Every Thursday i am taking part in a web design course at Grimsby College.Today I have resarched 5 websites:
www.gamefaqs.com
www.youtube.com
www.ebay.com
www.bbc.co.uk
www.wikipedia.org
For each website I answer the following questons:
"What are your first thoughts about the website?"
"What is the website about, who is it aimed at?"
"What is the mix of text/images?"
"What do you like/dislike about the site?"
"Is it easy to navigate around?"
"Are there any advertising or links on the site? Are they relevant?"
When i had finished this I moved on to some work in photoshop, Optimising images for web.

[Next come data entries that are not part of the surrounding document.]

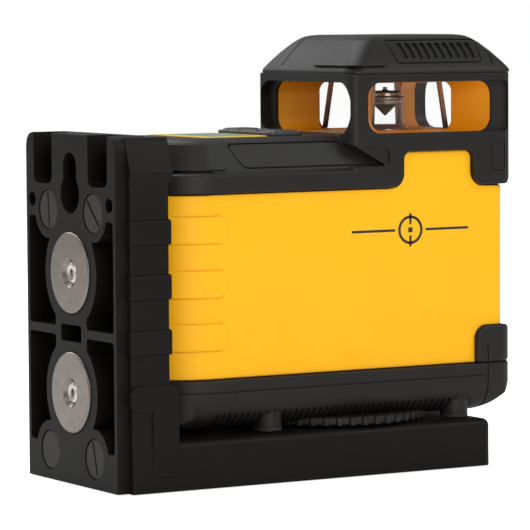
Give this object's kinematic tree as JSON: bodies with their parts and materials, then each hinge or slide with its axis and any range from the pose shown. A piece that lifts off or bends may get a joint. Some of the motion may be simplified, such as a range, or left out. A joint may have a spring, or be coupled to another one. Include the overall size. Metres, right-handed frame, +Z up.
{
  "type": "line laser level on a turning bracket",
  "caption": "Self-levelling ring-line laser level: boxy two-tone body with a windowed prism tower, turning on an L-shaped magnetic wall bracket with tripod threads.",
  "frame": {"origin": "on the axis of the large tripod thread, which is also the axis the body turns on, at the surface the rubber pads stand on", "axes": "+Z up; -X is the side of the magnet plate, +X the side of the prism tower; -Y is the broad front side of the body"},
  "size_m": [0.1474, 0.0664, 0.1395],
  "materials": {
    "bracket_nylon": "moulded, fine satin grain",
    "body_black": "soft-touch moulded",
    "shell_yellow": "satin moulded",
    "magnet_nickel": "nickel plated, turned face",
    "screw_steel": "zinc plated",
    "screw_black": "blackened",
    "plug_nylon": "grained",
    "pad_rubber": "matt",
    "seal_rubber": "matt",
    "insert_brass": "turned",
    "bush_brass": "turned",
    "washer_plastic": "smooth",
    "clear_glass": "clear",
    "label_film": "printed film",
    "key_rubber": "satin",
    "board_green": "coated board",
    "plate_steel": "ground",
    "tray_plastic": "moulded",
    "cell_wrap": "plain printed sleeve",
    "contact_nickel": "nickel plated",
    "cast_alloy": "die-cast",
    "knob_plastic": "moulded",
    "plunger_plastic": "moulded",
    "damper_copper": "plain copper",
    "prism_mount": "dark anodised, turned",
    "cone_mirror": "polished cone"
  },
  "bodies": {
    "bracket": {"bracket_frame": "bracket_nylon", "bracket_foot": "bracket_nylon", "foot_cover": "plate_steel", "cover_screws": "screw_steel", "ring_magnets": "magnet_nickel", "magnet_screws": "screw_steel", "slotted_plugs": "plug_nylon", "foot_pads": "pad_rubber", "thread_insert_large": "insert_brass", "thread_insert_small": "insert_brass", "pivot_bush": "bush_brass", "friction_washer": "washer_plastic"},
    "housing": {"base_tray": "body_black", "post_tips": "pad_rubber", "turn_ring": "body_black", "pivot_stud": "screw_steel", "pivot_nut": "screw_steel", "tray_gasket": "seal_rubber", "front_shell": "shell_yellow", "rear_shell": "shell_yellow", "end_guard": "body_black", "housing_screws": "screw_black", "top_gasket": "seal_rubber", "top_cover": "body_black", "tower_frame": "body_black", "tower_cap": "body_black", "lantern_frame": "shell_yellow", "window_panes": "clear_glass", "label_plate": "label_film", "keypad_bezel": "key_rubber", "key_board": "board_green", "circuit_board": "board_green", "damper_seat": "plate_steel", "damper_magnets": "magnet_nickel", "battery_tray": "tray_plastic", "battery_cells": "cell_wrap", "contact_plates": "contact_nickel", "contact_springs": "contact_nickel", "door_hinge_pin": "screw_steel", "gimbal_bridge": "cast_alloy", "roll_pins": "plate_steel"},
    "lines_key": {"key_lines": "key_rubber"},
    "power_key": {"key_power": "key_rubber"},
    "pulse_key": {"key_pulse": "key_rubber"},
    "lock_knob": {"lock_slider": "knob_plastic"},
    "plunger": {"lock_plunger": "plunger_plastic"},
    "door": {"battery_door": "shell_yellow"},
    "door_latch": {"door_lock": "knob_plastic"},
    "gimbal": {"gimbal_ring": "insert_brass", "pitch_pins": "plate_steel"},
    "pendulum": {"pendulum_tube": "cast_alloy", "laser_module": "insert_brass", "balance_weight": "insert_brass", "trim_screws": "screw_black", "damping_plate": "damper_copper", "prism_base": "prism_mount", "prism_glass_tube": "clear_glass", "prism_collar": "prism_mount", "cone_prism": "cone_mirror"}
  },
  "joints": [
    {"name": "body_turn", "type": "hinge", "parent": "bracket", "child": "housing", "pos_m": [0, 0, 0.02], "axis": [0, 0, 1], "continuous": true},
    {"name": "door_hinge", "type": "hinge", "parent": "housing", "child": "door", "pos_m": [-0.028, 0.0279, 0.038], "axis": [-1, 0, 0], "range_deg": [0, 100]},
    {"name": "door_lock_turn", "type": "hinge", "parent": "door", "child": "door_latch", "pos_m": [-0.028, 0.0275, 0.0738], "axis": [0, 1, 0], "range_deg": [0, 90]},
    {"name": "lines_press", "type": "slide", "parent": "housing", "child": "lines_key", "axis": [0, 0, -1], "range_m": [0, 0.0008], "stiffness_N_per_m": 900},
    {"name": "power_press", "type": "slide", "parent": "housing", "child": "power_key", "axis": [0, 0, -1], "range_m": [0, 0.0008], "stiffness_N_per_m": 900},
    {"name": "pulse_press", "type": "slide", "parent": "housing", "child": "pulse_key", "axis": [0, 0, -1], "range_m": [0, 0.0008], "stiffness_N_per_m": 900},
    {"name": "lock_slide", "type": "slide", "parent": "housing", "child": "lock_knob", "axis": [-1, 0, 0], "range_m": [0, 0.008]},
    {"name": "plunger_lift", "type": "slide", "parent": "housing", "child": "plunger", "axis": [0, 0, 1], "range_m": [0, 0.0032]},
    {"name": "gimbal_roll", "type": "hinge", "parent": "housing", "child": "gimbal", "pos_m": [0.024, 0, 0.095], "axis": [1, 0, 0], "range_deg": [-4, 4]},
    {"name": "pendulum_pitch", "type": "hinge", "parent": "gimbal", "child": "pendulum", "pos_m": [0.024, 0, 0.095], "axis": [0, 1, 0], "range_deg": [-4, 4]}
  ],
  "couplings": [
    {"joint": "plunger_lift", "follows": "lock_slide", "ratio": 0.4}
  ]
}
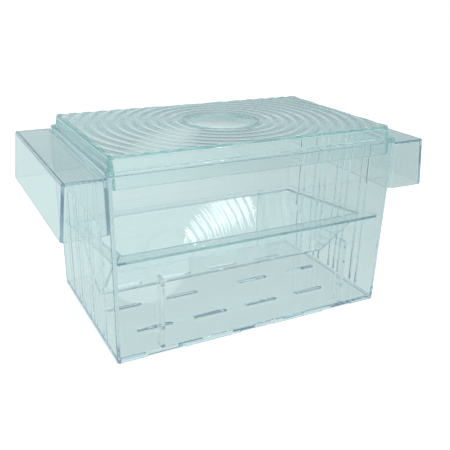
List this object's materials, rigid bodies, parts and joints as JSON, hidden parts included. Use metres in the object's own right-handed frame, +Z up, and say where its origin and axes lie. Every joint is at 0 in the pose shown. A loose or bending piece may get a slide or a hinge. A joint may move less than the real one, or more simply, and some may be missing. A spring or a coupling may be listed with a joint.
{
  "type": "floating fish breeding box",
  "caption": "Clear plastic aquarium breeding box with end floats, a ridged plug-in lid with a feed cap, and a V-trough insert with bottom slits for fry.",
  "frame": {"origin": "centre of the base, on the surface that the foot rim stands on", "axes": "+X along the box from the left float to the right float, +Y to the back, +Z up"},
  "size_m": [0.2564, 0.128, 0.1306],
  "materials": {
    "tank_plastic": "clear, glossy, faint blue cast at the edges",
    "float_plastic": "clear, glossy, faint blue cast at the edges",
    "lid_plastic": "clear, glossy, green-blue cast at the edges",
    "insert_plastic": "clear, glossy, teal cast at the edges"
  },
  "bodies": {
    "tank": {"tank_body": "tank_plastic", "float_left": "float_plastic", "float_right": "float_plastic"},
    "lid": {"lid_cover": "lid_plastic"},
    "cap": {"feed_cap": "lid_plastic"},
    "insert": {"trough_insert": "insert_plastic"}
  },
  "joints": [
    {"name": "lid_lift", "type": "slide", "parent": "tank", "child": "lid", "axis": [0, 0, 1], "range_m": [0, 0.2]},
    {"name": "insert_lift", "type": "slide", "parent": "tank", "child": "insert", "axis": [0, 0, 1], "range_m": [0, 0.12]},
    {"name": "feed_cap_lift", "type": "slide", "parent": "lid", "child": "cap", "axis": [0, 0, 1], "range_m": [0, 0.03]}
  ],
  "couplings": [
    {"joint": "insert_lift", "follows": "lid_lift", "ratio": 0.55}
  ]
}
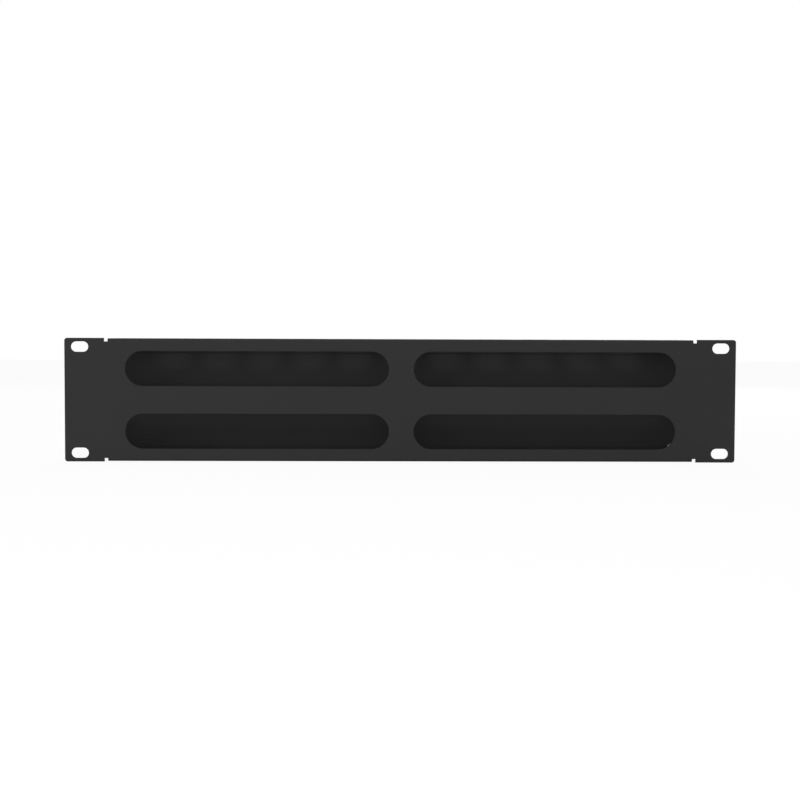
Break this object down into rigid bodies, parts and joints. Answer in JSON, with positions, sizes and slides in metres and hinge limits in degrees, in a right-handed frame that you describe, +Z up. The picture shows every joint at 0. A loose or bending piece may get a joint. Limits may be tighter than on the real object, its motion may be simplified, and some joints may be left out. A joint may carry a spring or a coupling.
{
  "type": "horizontal cable manager",
  "caption": "Folded steel cable duct behind a two-unit rack panel with obround windows, a row of openings along its top, open ends and a screwed rear plate.",
  "frame": {"origin": "centre of the rack slot pattern, on the rack mounting plane, which is the rear face of the ears", "axes": "+X to the right seen from the front, +Y back into the rack, away from the panel's front face, +Z up"},
  "size_m": [0.4826, 0.0548, 0.0886],
  "materials": {
    "powder_coat": "matt black powder coat with a very fine texture",
    "zinc_plate": "bright zinc plate",
    "black_zinc": "black zinc plate, satin"
  },
  "bodies": {
    "root": {"front_panel": "powder_coat", "rear_plate": "powder_coat", "clinch_nut_1": "zinc_plate", "clinch_nut_2": "zinc_plate", "clinch_nut_3": "zinc_plate", "clinch_nut_4": "zinc_plate", "clinch_nut_5": "zinc_plate", "clinch_nut_6": "zinc_plate", "cover_screw_1": "black_zinc", "cover_screw_2": "black_zinc", "cover_screw_3": "black_zinc", "cover_screw_4": "black_zinc", "cover_screw_5": "black_zinc", "cover_screw_6": "black_zinc"}
  },
  "joints": []
}
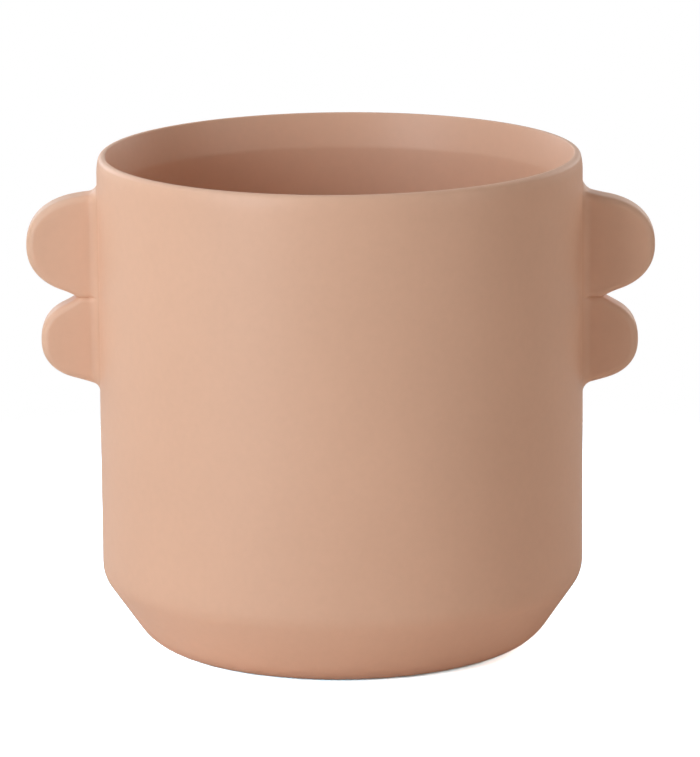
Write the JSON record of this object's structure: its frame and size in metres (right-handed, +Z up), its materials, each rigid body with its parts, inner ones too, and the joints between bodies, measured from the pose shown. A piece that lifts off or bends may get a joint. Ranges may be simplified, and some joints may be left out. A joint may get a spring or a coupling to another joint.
{
  "type": "plant pot",
  "caption": "Round matte ceramic plant pot with an open top, thin rounded lip, chamfered bottom and a flat scalloped ear on either side.",
  "frame": {"origin": "centre of the foot ring, on the surface that the pot stands on", "axes": "+Z up through the open top, X through the two ears, front of the pot towards -Y"},
  "size_m": [0.1944, 0.15, 0.154],
  "materials": {
    "pot_glaze": "matte peach glaze",
    "ear_glaze": "matte peach glaze, a little thinner on the edges"
  },
  "bodies": {
    "root": {"pot_body": "pot_glaze", "ear_left_upper": "ear_glaze", "ear_left_lower": "ear_glaze", "ear_right_upper": "ear_glaze", "ear_right_lower": "ear_glaze"}
  },
  "joints": []
}
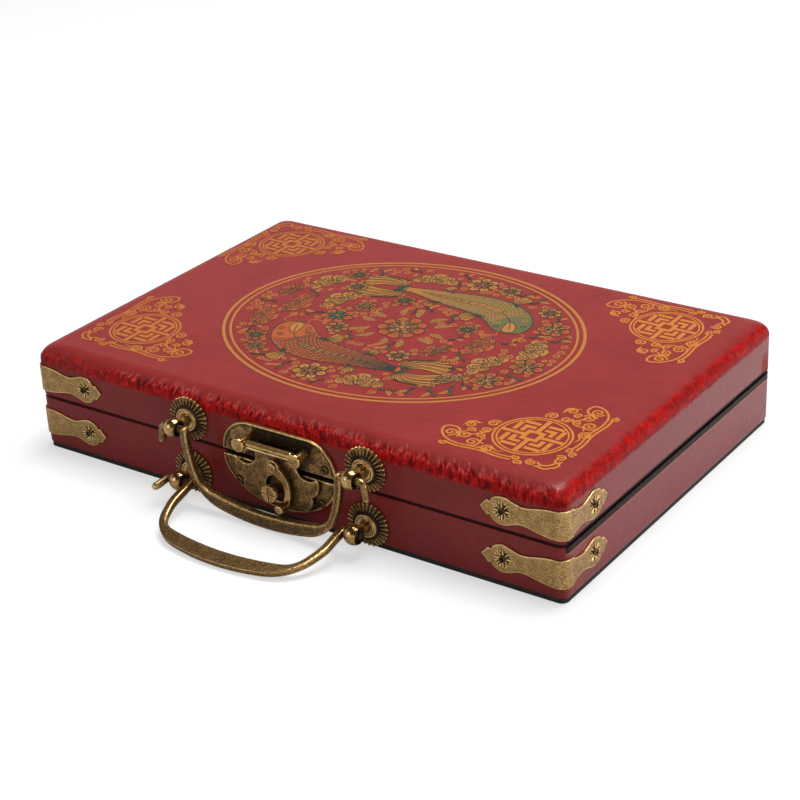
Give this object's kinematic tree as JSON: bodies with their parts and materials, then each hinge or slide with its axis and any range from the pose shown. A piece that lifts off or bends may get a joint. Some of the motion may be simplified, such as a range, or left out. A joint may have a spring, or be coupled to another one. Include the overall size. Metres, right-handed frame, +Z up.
{
  "type": "mahjong case",
  "caption": "Flat two-part carrying case for a small mahjong set, in red leather with a gold printed lid, antique brass hasp lock, bail handles and corner brackets.",
  "frame": {"origin": "middle of the case's underside", "axes": "+X along the front edge to the right, -Y towards the lock and handles, +Z up through the lid"},
  "size_m": [0.2198, 0.1844, 0.04],
  "materials": {
    "red_leather": "fine grained, semi-gloss",
    "black_binding": "matt",
    "board": "raw fibreboard",
    "velvet_lining": "flocked",
    "antique_brass": "aged, dark in the hollows",
    "hinge_brass": "aged"
  },
  "bodies": {
    "base": {"base_back_board": "board", "base_bottom_board": "board", "base_bottom_cover": "black_binding", "base_corner_left": "antique_brass", "base_corner_nails": "antique_brass", "base_corner_right": "antique_brass", "base_eye_left": "antique_brass", "base_eye_right": "antique_brass", "base_front_board": "board", "base_leather": "red_leather", "base_left_board": "board", "base_lining_floor": "velvet_lining", "base_lining_walls": "velvet_lining", "base_lock_nails": "antique_brass", "base_lock_plate": "antique_brass", "base_right_board": "board", "base_rim_binding": "black_binding", "base_rosette_left": "antique_brass", "base_rosette_right": "antique_brass", "hinge_base_leaf_left": "hinge_brass", "hinge_base_leaf_right": "hinge_brass", "hinge_base_nails": "hinge_brass", "hinge_pin_left": "hinge_brass", "hinge_pin_right": "hinge_brass", "latch_stud": "antique_brass"},
    "lid": {"hasp_pin": "antique_brass", "hasp_post_left": "antique_brass", "hasp_post_right": "antique_brass", "hinge_lid_leaf_left": "hinge_brass", "hinge_lid_leaf_right": "hinge_brass", "hinge_lid_nails": "hinge_brass", "lid_back_board": "board", "lid_corner_left": "antique_brass", "lid_corner_nails": "antique_brass", "lid_corner_right": "antique_brass", "lid_eye_left": "antique_brass", "lid_eye_right": "antique_brass", "lid_front_board": "board", "lid_leather": "red_leather", "lid_left_board": "board", "lid_lining_panel": "velvet_lining", "lid_lining_walls": "velvet_lining", "lid_lock_nails": "antique_brass", "lid_lock_plate": "antique_brass", "lid_right_board": "board", "lid_rim_binding": "black_binding", "lid_rosette_left": "antique_brass", "lid_rosette_right": "antique_brass", "lid_top_board": "board"},
    "lid_handle": {"lid_handle": "antique_brass"},
    "base_handle": {"base_handle": "antique_brass"},
    "hasp": {"hasp_plate": "antique_brass", "hasp_rivet": "antique_brass"},
    "lever": {"latch_lever": "antique_brass"}
  },
  "joints": [
    {"name": "lid_hinge", "type": "hinge", "parent": "base", "child": "lid", "pos_m": [0, 0.0743, 0.0205], "axis": [-1, 0, 0], "range_deg": [0, 180]},
    {"name": "lid_handle_swing", "type": "hinge", "parent": "lid", "child": "lid_handle", "pos_m": [-0.0015, -0.081, 0.0285], "axis": [-1, 0, 0], "range_deg": [0, 210]},
    {"name": "base_handle_swing", "type": "hinge", "parent": "base", "child": "base_handle", "pos_m": [-0.0015, -0.081, 0.0083], "axis": [-1, 0, 0], "range_deg": [0, 60]},
    {"name": "hasp_swing", "type": "hinge", "parent": "lid", "child": "hasp", "pos_m": [0, -0.0778, 0.0282], "axis": [-1, 0, 0], "range_deg": [0, 150]},
    {"name": "lever_swing", "type": "hinge", "parent": "hasp", "child": "lever", "pos_m": [0.0003, -0.0771, 0.022], "axis": [0, -1, 0], "range_deg": [-13, 50]}
  ]
}
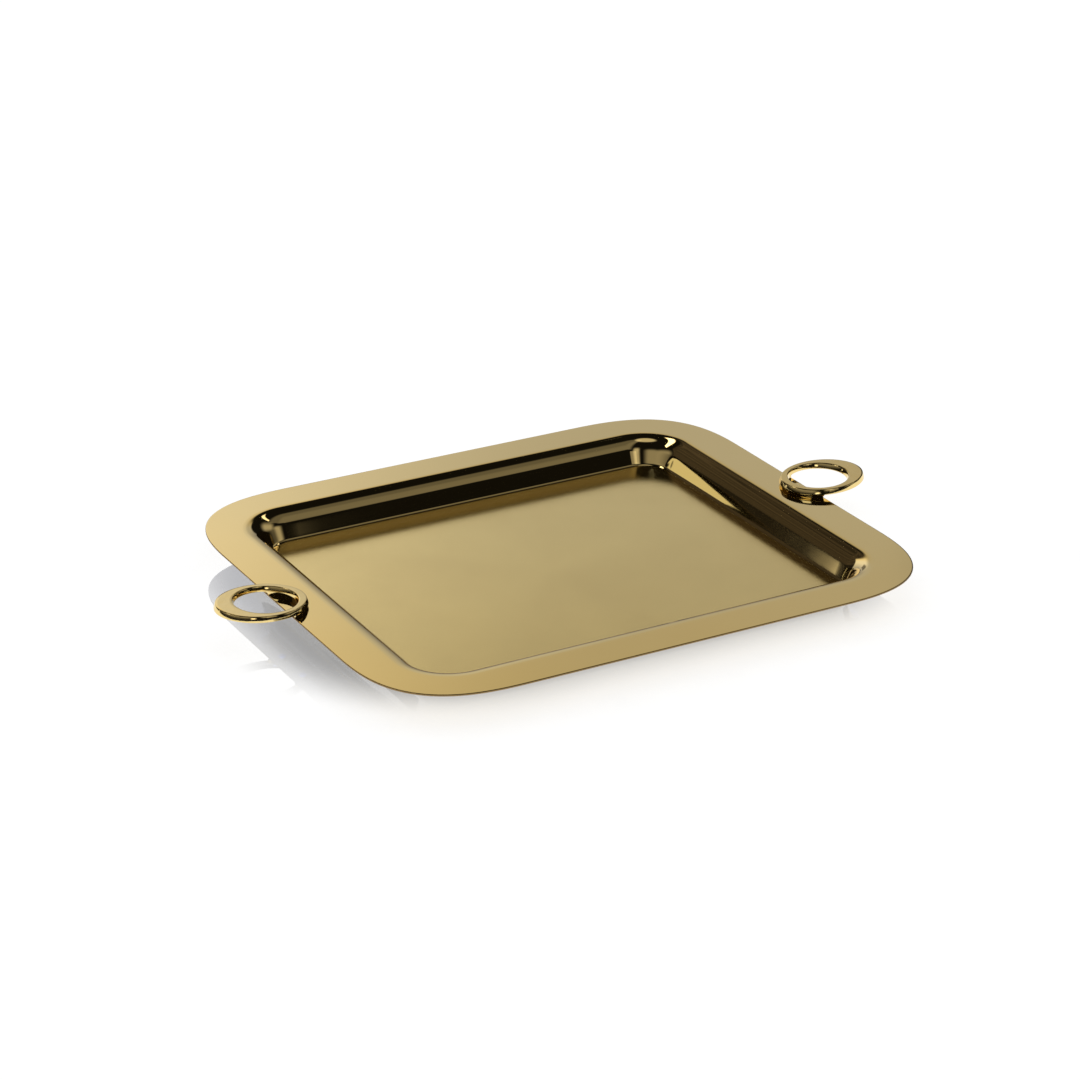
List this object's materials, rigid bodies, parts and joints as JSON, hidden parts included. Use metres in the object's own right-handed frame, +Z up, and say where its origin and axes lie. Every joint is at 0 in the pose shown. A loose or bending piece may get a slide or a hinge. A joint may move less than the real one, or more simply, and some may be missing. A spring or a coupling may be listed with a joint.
{
  "type": "brass serving tray",
  "caption": "Rectangular brass serving tray with a wide polished rim, a sunken satin well and a flat ring handle on each short side.",
  "frame": {"origin": "on the surface the tray stands on, under the middle of the tray", "axes": "+X along the tray from handle to handle, +Y across the tray, +Z up"},
  "size_m": [0.547, 0.389, 0.0346],
  "materials": {
    "pan_brass": "mirror-polished rim and wall, satin floor",
    "handle_brass": "polished",
    "screw_steel": "zinc plated",
    "pad_rubber": "matte"
  },
  "bodies": {
    "root": {"tray_pan": "pan_brass", "handle_left": "handle_brass", "handle_right": "handle_brass", "screw_left_front": "screw_steel", "screw_left_back": "screw_steel", "screw_right_front": "screw_steel", "screw_right_back": "screw_steel", "pad_left_front": "pad_rubber", "pad_left_back": "pad_rubber", "pad_right_front": "pad_rubber", "pad_right_back": "pad_rubber"}
  },
  "joints": []
}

I used a .png format picture of a rubber duck, ("ducky") and opened it in the Photoshop application. I then used the "save for web" button and changed the optimisation setting to the preset .jpeg(low) This reduced the original 800kb image to a much smaller 7.947 kb image, and when i used the 2-up option, i could see that the change had caused no visible quality loss. I then saved the image like this as a copy of the original image.
Optimising images for web is very important when adding them to a website. Original images take much to long to load on certain web pages, saving for web is the best way to combat this. it reduces fie size significantly with no quality loss on -screen. However if I were to print off the picture, it would be pixelated.
Optimised images therefore take less time to load and will be displayed quicker.